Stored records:
☆ ☆ ☆
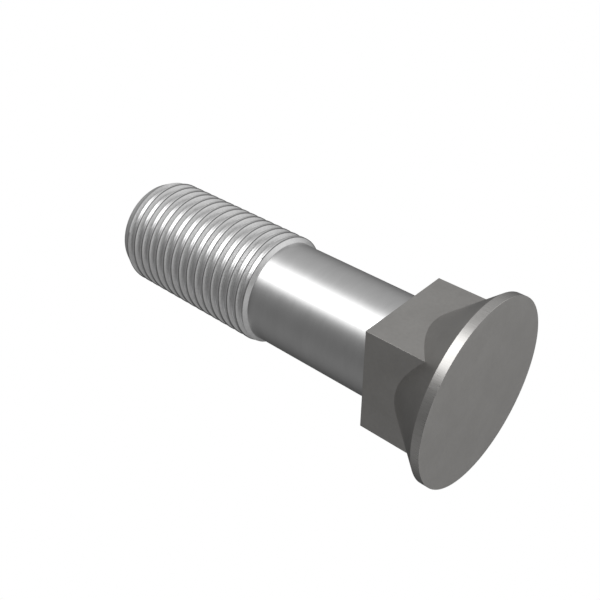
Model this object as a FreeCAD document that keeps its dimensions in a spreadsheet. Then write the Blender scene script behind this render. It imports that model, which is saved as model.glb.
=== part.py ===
import FreeCAD, Part
import os
import Sketcher
from FreeCAD import Vector

# Plow bolt, 5/8 inch by 2 1/4 inch, in millimetres.
# It is one forged piece: a flat round head over a cone, a square neck that the cone runs into,
# a reduced shank, and a right-hand thread at sixteen turns to the inch.
# The origin is the centre of the flat face of the head, and +Z runs along the axis to the tip.

doc = FreeCAD.newDocument("plow_bolt")

# Driving dimensions, each with the name that the expressions use

SIZES = [
    ("head_diameter", 25.25, "flat face of the head"),
    ("rim_height", 1.18, "straight rim between the face and the cone"),
    ("rim_bevel", 0.12, "broken edge on both sides of the rim"),
    ("cone_angle", 81.0, "included angle of the cone under the head, degrees"),
    ("neck_width", 14.8, "across the flats of the square neck"),
    ("neck_corner_radius", 0.3, "rounding of the four upright corners of the neck"),
    ("neck_end", 12.0, "head face to the back face of the neck"),
    ("shank_diameter", 14.32, "plain shank between the neck and the thread"),
    ("collar_start", 31.55, "head face to the foot of the first ridge of the thread"),
    ("thread_diameter", 15.8, "over the crests of the thread"),
    ("thread_pitch", 1.5875, "one turn, sixteen to the inch"),
    ("thread_angle", 60.0, "between the flanks of the groove, degrees"),
    ("crest_width", 0.24, "flat along each crest"),
    ("groove_depth", 0.80, "crest to the flat root of the groove"),
    ("runout_turn", 0.25, "share of a turn over which the groove's start runs out to the surface"),
    ("runout_rise", 1.25, "how far the run-out moves outwards, in groove depths"),
    ("crest_clearance", 0.4, "how far the groove's section stands out of the crest, in crest widths"),
    ("point_length", 1.85, "taper at the tip"),
    ("point_diameter", 14.0, "flat end of the tip"),
    ("bolt_length", 57.15, "head face to the flat end of the tip"),
    ("thread_lead_in", 133.0, "where the full groove starts, about the axis, degrees"),
]

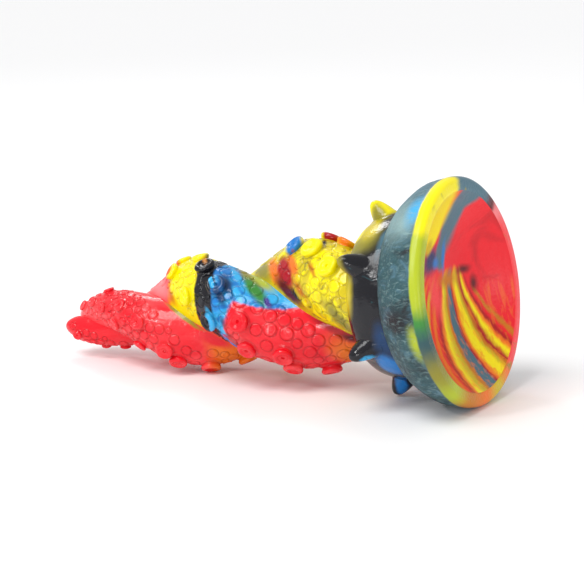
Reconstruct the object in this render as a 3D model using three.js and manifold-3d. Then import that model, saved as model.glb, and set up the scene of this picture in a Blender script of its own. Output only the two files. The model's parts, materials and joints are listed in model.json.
☆ ☆ ☆
**TASK PROMPT:**
Return the lines above exactly, keeping every word.

**WRITTEN SOLUTION:**
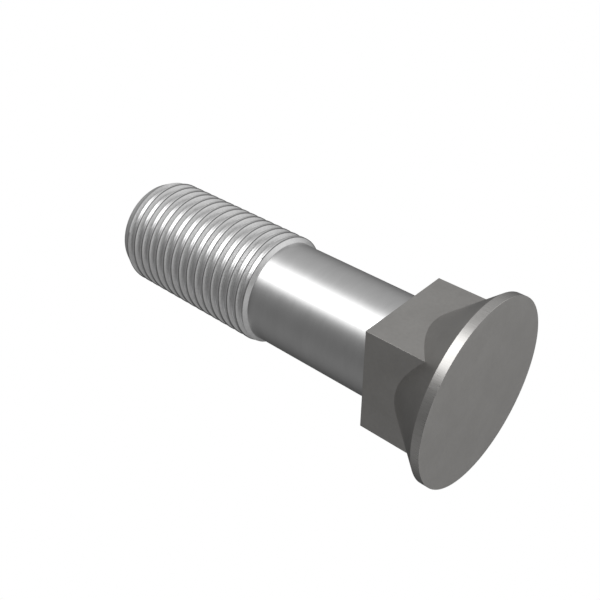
Model this object as a FreeCAD document that keeps its dimensions in a spreadsheet. Then write the Blender scene script behind this render. It imports that model, which is saved as model.glb.
=== part.py ===
import FreeCAD, Part
import os
import Sketcher
from FreeCAD import Vector

# Plow bolt, 5/8 inch by 2 1/4 inch, in millimetres.
# It is one forged piece: a flat round head over a cone, a square neck that the cone runs into,
# a reduced shank, and a right-hand thread at sixteen turns to the inch.
# The origin is the centre of the flat face of the head, and +Z runs along the axis to the tip.

doc = FreeCAD.newDocument("plow_bolt")

# Driving dimensions, each with the name that the expressions use

SIZES = [
    ("head_diameter", 25.25, "flat face of the head"),
    ("rim_height", 1.18, "straight rim between the face and the cone"),
    ("rim_bevel", 0.12, "broken edge on both sides of the rim"),
    ("cone_angle", 81.0, "included angle of the cone under the head, degrees"),
    ("neck_width", 14.8, "across the flats of the square neck"),
    ("neck_corner_radius", 0.3, "rounding of the four upright corners of the neck"),
    ("neck_end", 12.0, "head face to the back face of the neck"),
    ("shank_diameter", 14.32, "plain shank between the neck and the thread"),
    ("collar_start", 31.55, "head face to the foot of the first ridge of the thread"),
    ("thread_diameter", 15.8, "over the crests of the thread"),
    ("thread_pitch", 1.5875, "one turn, sixteen to the inch"),
    ("thread_angle", 60.0, "between the flanks of the groove, degrees"),
    ("crest_width", 0.24, "flat along each crest"),
    ("groove_depth", 0.80, "crest to the flat root of the groove"),
    ("runout_turn", 0.25, "share of a turn over which the groove's start runs out to the surface"),
    ("runout_rise", 1.25, "how far the run-out moves outwards, in groove depths"),
    ("crest_clearance", 0.4, "how far the groove's section stands out of the crest, in crest widths"),
    ("point_length", 1.85, "taper at the tip"),
    ("point_diameter", 14.0, "flat end of the tip"),
    ("bolt_length", 57.15, "head face to the flat end of the tip"),
    ("thread_lead_in", 133.0, "where the full groove starts, about the axis, degrees"),
]

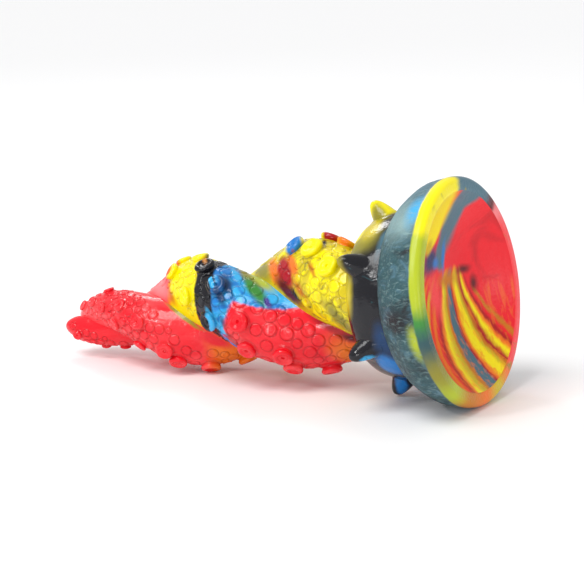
Reconstruct the object in this render as a 3D model using three.js and manifold-3d. Then import that model, saved as model.glb, and set up the scene of this picture in a Blender script of its own. Output only the two files. The model's parts, materials and joints are listed in model.json.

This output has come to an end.